↓↓↓

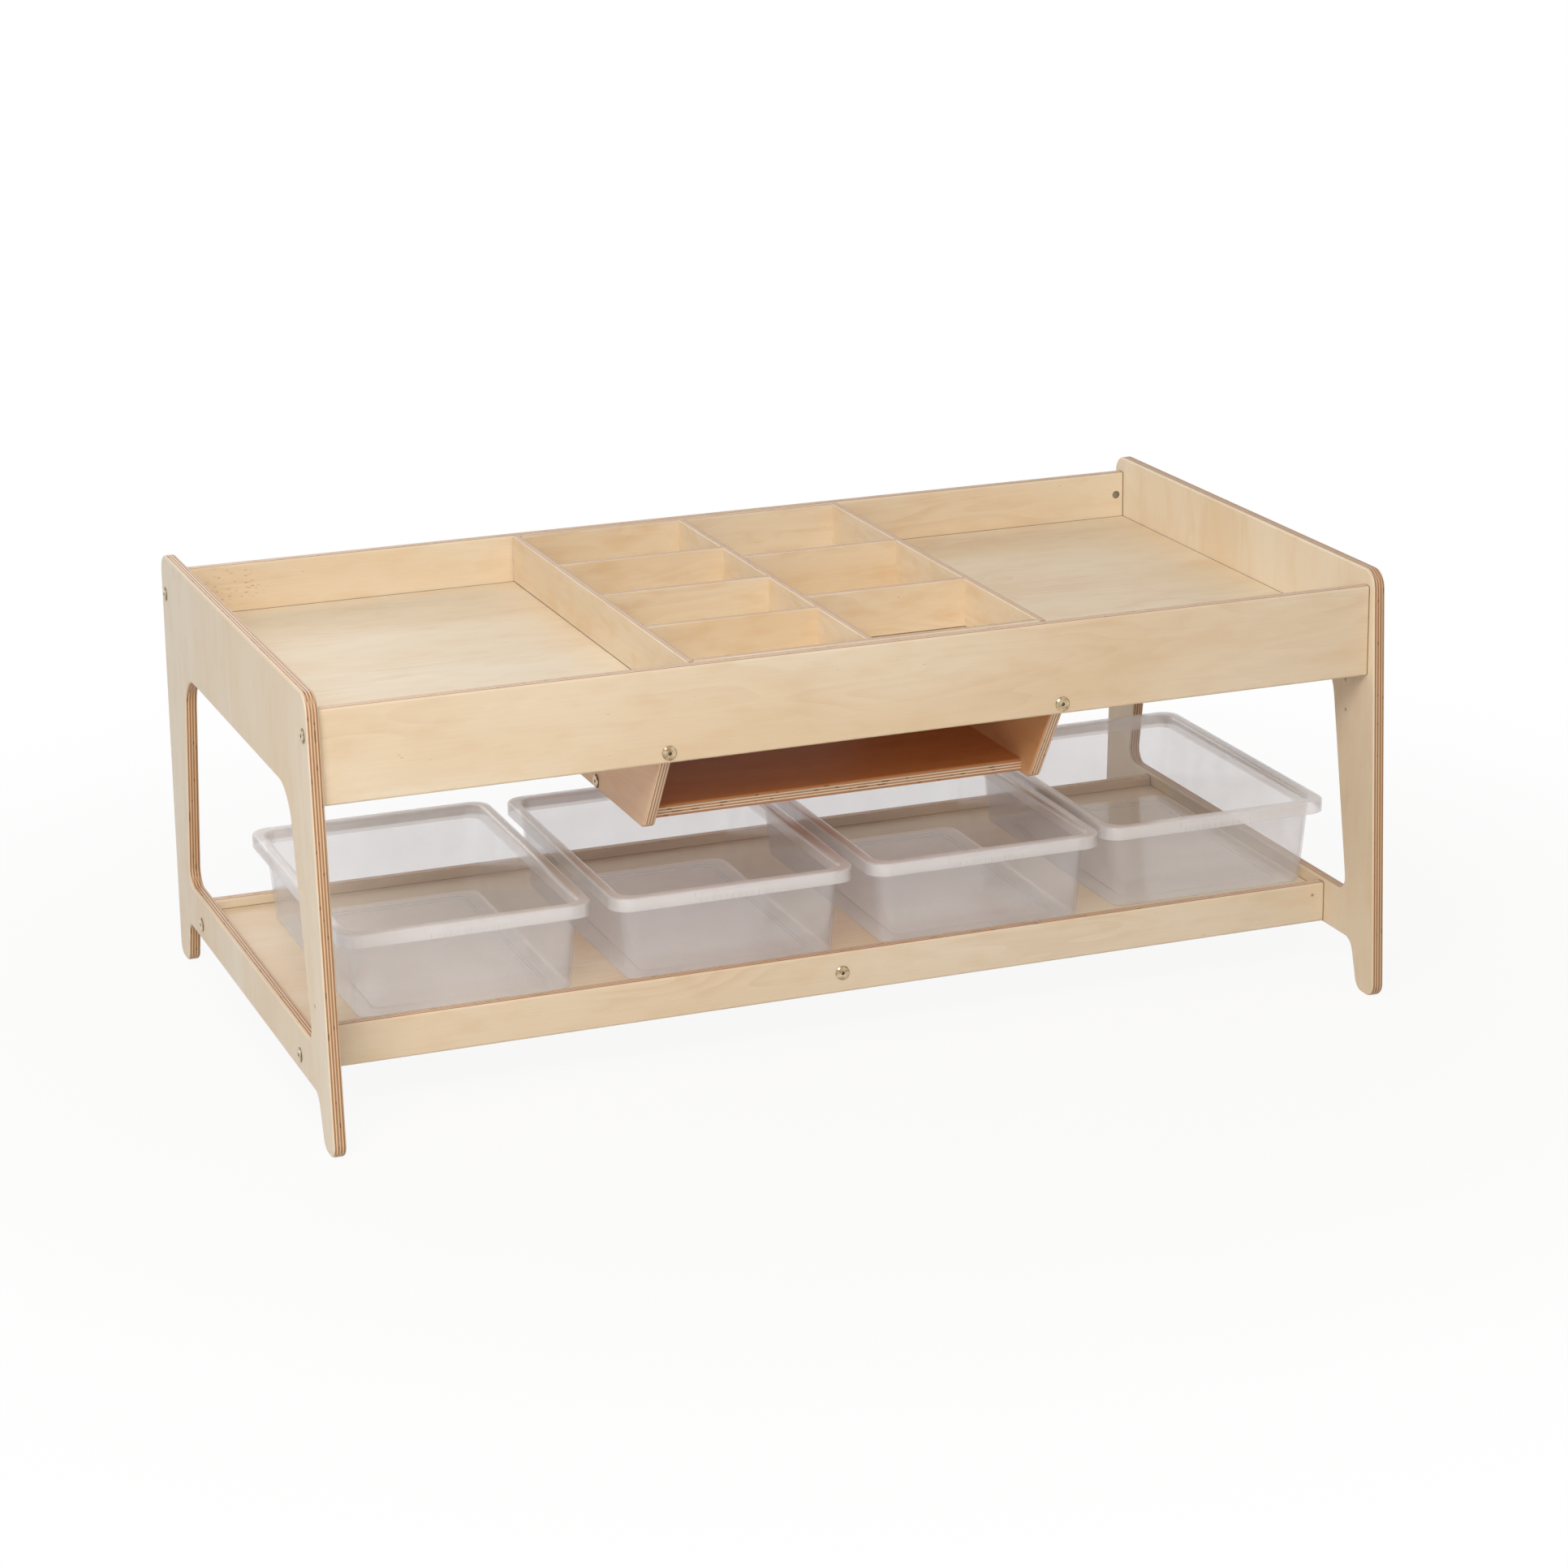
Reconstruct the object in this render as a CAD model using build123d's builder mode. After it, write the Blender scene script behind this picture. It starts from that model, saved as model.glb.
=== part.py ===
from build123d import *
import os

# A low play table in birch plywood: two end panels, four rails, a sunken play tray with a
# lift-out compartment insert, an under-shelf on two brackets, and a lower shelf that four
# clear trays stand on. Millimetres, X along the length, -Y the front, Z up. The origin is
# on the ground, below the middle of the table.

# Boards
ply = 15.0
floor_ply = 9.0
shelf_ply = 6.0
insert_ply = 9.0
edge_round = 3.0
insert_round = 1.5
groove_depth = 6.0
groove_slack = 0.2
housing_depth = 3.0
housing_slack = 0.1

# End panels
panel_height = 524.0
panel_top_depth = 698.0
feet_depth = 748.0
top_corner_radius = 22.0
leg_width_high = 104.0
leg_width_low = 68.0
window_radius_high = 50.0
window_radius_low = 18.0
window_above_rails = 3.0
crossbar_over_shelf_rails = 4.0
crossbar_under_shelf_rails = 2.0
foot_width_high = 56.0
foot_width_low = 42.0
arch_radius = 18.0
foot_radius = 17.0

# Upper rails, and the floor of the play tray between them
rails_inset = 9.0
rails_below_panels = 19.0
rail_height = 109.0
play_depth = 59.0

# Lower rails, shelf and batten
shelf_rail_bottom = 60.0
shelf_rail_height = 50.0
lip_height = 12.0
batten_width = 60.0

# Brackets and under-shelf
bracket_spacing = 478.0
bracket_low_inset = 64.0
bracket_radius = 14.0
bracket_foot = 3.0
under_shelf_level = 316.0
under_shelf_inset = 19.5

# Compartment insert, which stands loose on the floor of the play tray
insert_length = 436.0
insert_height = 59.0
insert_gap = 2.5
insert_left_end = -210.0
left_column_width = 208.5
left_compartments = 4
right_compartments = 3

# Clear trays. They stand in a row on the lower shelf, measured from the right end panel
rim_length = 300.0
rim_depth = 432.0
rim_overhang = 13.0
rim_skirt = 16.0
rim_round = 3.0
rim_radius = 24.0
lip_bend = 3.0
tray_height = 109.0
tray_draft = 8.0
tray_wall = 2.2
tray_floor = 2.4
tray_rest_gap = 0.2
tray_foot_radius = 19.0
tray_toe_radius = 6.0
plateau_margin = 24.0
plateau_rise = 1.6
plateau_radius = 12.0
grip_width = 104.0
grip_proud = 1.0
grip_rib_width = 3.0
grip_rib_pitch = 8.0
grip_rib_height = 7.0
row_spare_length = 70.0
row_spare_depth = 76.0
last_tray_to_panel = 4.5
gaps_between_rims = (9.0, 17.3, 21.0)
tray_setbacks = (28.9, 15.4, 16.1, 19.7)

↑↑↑

### Given instruction:
How many of the lines above include the word "from"? Respond with the number alone.

### Task output:
3